题意：给你三组数据，每组有L,N,M个数，每组取一个相加，问在他们的和数组里有没有x这个数？；

 

思路：数组+二分。。。。。

 

ps：http://acm.hdu.edu.cn/showproblem.php?pid=2141

 

详见代码：

#include<cstdio>

#include<cmath>

#include<cstdlib>

#include<iostream>

#include<algorithm>

using namespace std;



int cmp(int x,int y)

{

    return x<y;

}

__int64 num[300000];

int main()

{

    int S,ans,i,j,k,temp,t=1;

    int L,N,M,a[505],b[505],c[505],p;



    int left,right,middle;

    while(scanf("%d%d%d",&L,&N,&M)!=EOF)

    {

//        memset(num,0,sizeof(num));

        for(i=0;i<L;i++)

        {

            scanf("%d",&a[i]);

        }

//        sort(a,a+L,cmp);

        for(i=0;i<N;i++)

        {

            scanf("%d",&b[i]);

        }

//        sort(b,b+N,cmp);

        for(i=0;i<M;i++)

        {

            scanf("%d",&c[i]);

        }

//        sort(c,c+M,cmp);

        ans=0;

        for(i=0;i<L;i++)

            for(j=0;j<N;j++)

            {

                num[ans++]=a[i]+b[j];

            }

        sort(num,num+ans,cmp);

        printf("Case %d:\n",t++);

        scanf("%d",&S);

        while(S--)//for(i=0;i<S;i++)写成这样，，，那怪超时。
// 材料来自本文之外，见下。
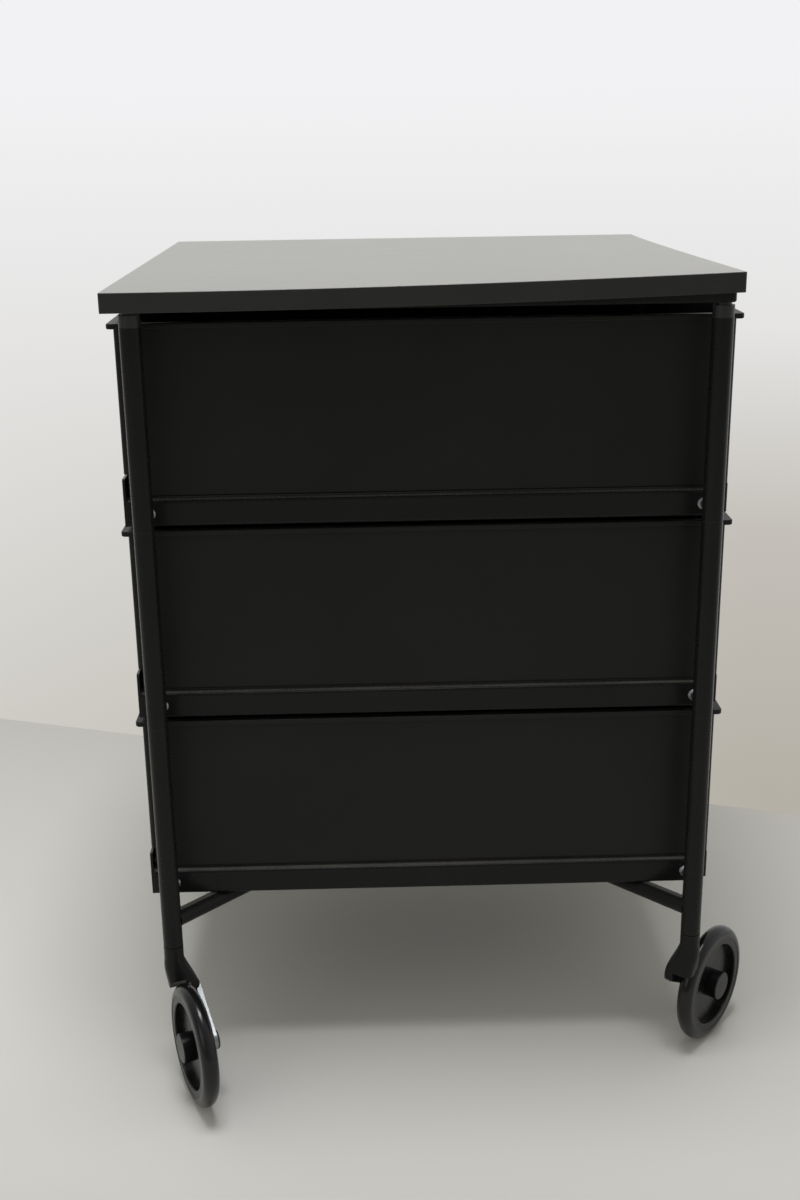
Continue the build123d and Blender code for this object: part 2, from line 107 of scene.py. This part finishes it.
# Values that several materials share. Most of a noise texture lies within noise_range.
noise_range = (0.3, 0.7)
# Tone of the dust specks on plastic, and of the painted highlight on the powder coat's flat tops
dust_and_highlight_tone = (0.30, 0.29, 0.27)
coat_rough = 0.32
sheen_rough = 0.35
facing_up = (0.2, 0.95)
flat_top = (0.92, 0.99)
edge_samples = 6
edge_turn = (0.98, 0.75)

# Moulded plastic: rubbed patches along its edges, specks of dust and uneven roughness
plastic_edge = 0.0012
rubbed_patches = (0.35, 0.7)
rubbed_amount = (0.15, 0.8)
speck_range = (0.55, 0.8)
smoother, duller = 0.05, 0.06

# Powder coat: rubbed edges, a painted highlight in a dust tone on flat tops, and pinholes
coat_edge = 0.0009
coat_rubbed = (0.2, 0.9)
# Share of the painted highlight on flat tops, in a dust tone
coat_top_highlight = (0.22, 0.36)
pinhole_size = (0.0, 0.12)

# Plated steel: brighter and duller patches
metal_smoother, metal_duller = 0.08, 0.10

# Room: soft light, reflections that are brighter on the wall's side, and the wall itself for the camera
light_tone = (1.0, 0.985, 0.90)
light_strength = 0.53
reflected_tone = 0.8
bright_heading = (1.0, -0.6, 0.0)
dim_to_bright = (-1.1, 0.6)
reflected_strength = (0.22, 0.92)

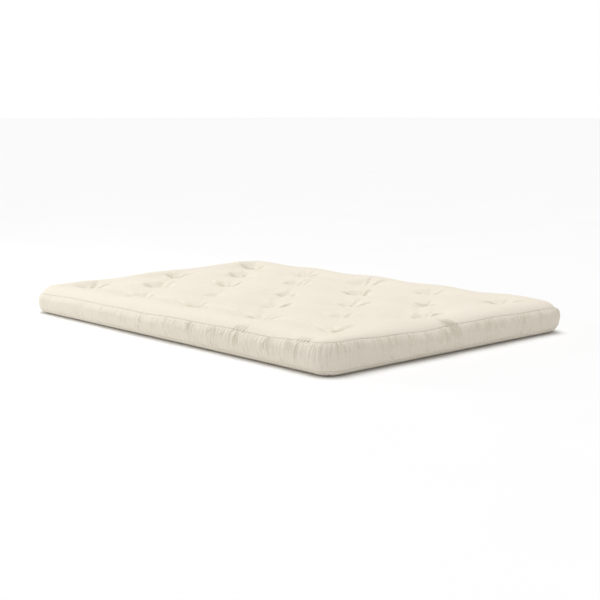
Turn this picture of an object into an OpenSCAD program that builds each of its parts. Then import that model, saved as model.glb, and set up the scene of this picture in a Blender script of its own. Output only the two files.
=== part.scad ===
// Futon mattress, 140 x 200 cm: a quilted cotton cover tied through seven filling layers.
// Frame: millimetres, origin at the centre of the underside, +X to the right,
// +Y towards the head end, +Z up. The front edge is at -Y.
// The mattress folds into a sofa along one line across its width, so every piece
// that crosses this line is made as a seat section and a back section.

/* [Mattress] */
// Width, left edge to right edge
mattress_w = 1400; // [1200:10:1600]
// Length, front edge to head edge
mattress_l = 2000; // [1900:10:2100]
// Thickness at the crowns between the tufts
mattress_h = 140; // [136:1:160]
// Radius of the four corners, seen from above
corner_r = 76; // [74:1:90]
// Radius of the rolled edge round the top
top_edge_r = 70; // [56:1:72]
// Radius of the rolled edge round the underside
bottom_edge_r = 36; // [28:1:44]

/* [Fold] */
// Distance from the front edge to the fold line
fold_from_front = 1170; // [1130:5:1190]
// Gap between the two sections of a piece, so that they never rub
section_gap = 0.3; // [0.2:0.1:1]

/* [Cover] */
// Thickness of the cotton cover
cover_t = 1.2; // [0.8:0.1:2]
// Height of the seam between the top panel and the border
seam_top_z = 112; // [104:1:116]
// Height of the seam between the border and the bottom panel
seam_bottom_z = 22; // [20:1:30]
// Width of a line of stitching
stitch_w = 1.2; // [0.8:0.1:1.6]
// Depth that a stitch is sunk below the face of the cloth
stitch_sink = 0.3; // [0.2:0.1:0.3]
// Thickness of the sewing thread
stitch_t = 0.6; // [0.3:0.1:0.8]

/* [Tufting] */
// Rows of tufts, from the front edge to the head edge
tuft_rows = 9; // [9]
// Distance from one row to the next
tuft_row_pitch = 205; // [200:1:210]
// Distance between a tuft and the next one across, measured over two rows
tuft_col_pitch = 250; // [235:1:260]
// Depth of a tuft dimple in the top
top_dimple_depth = 32; // [26:1:34]
// Radius of the mouth of a tuft dimple in the top
top_dimple_r = 55; // [45:1:60]
// Depth of a tuft dimple in the underside
bottom_dimple_depth = 18; // [16:1:20]
// Radius of the mouth of a tuft dimple in the underside
bottom_dimple_r = 40; // [35:1:45]
// Radius of a yarn tuft
knot_r = 6; // [5:0.5:8]
// Height of a yarn tuft
knot_h = 5; // [4:0.5:6]
// Diameter of the cord that ties a top tuft to the bottom one
tie_cord_d = 3; // [2:0.5:4]
// Clearance round a tie cord
tie_cord_clear = 0.2; // [0.2:0.1:0.5]

/* [Filling] */
// Clearance between the filling and the cover
filling_clear = 0.3; // [0.2:0.1:1]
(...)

。。顿时郁闷了！

        {

            temp=0;

            scanf("%d",&p);

            for(i=0;i<M;i++)

            {

                if(num[0]<=p-c[i]&&p-c[i]<=num[ans-1])

                {

                    left=0;

                    right=ans-1;



                    while(right-left>=0)

                    {

                        middle=(left+right)/2;



                        if(num[middle]>p-c[i])

                        {

                            right=middle-1;

                        }

                        else if(num[middle]<p-c[i])

                        {

                            left=middle+1;

                        }

                        else

                        {temp=1;break;}

                    }

                    

                }

                else

                    temp=0;

                if(temp)

                    break;

            }

            if(temp)

                printf("YES\n");

            else

                printf("NO\n");

        }

    }

    return 0;

}

/*

3 3 3

1 2 3

1 2 3

1 2 3

11

4

1

10

9

8

7

6

5

3

2

11

*/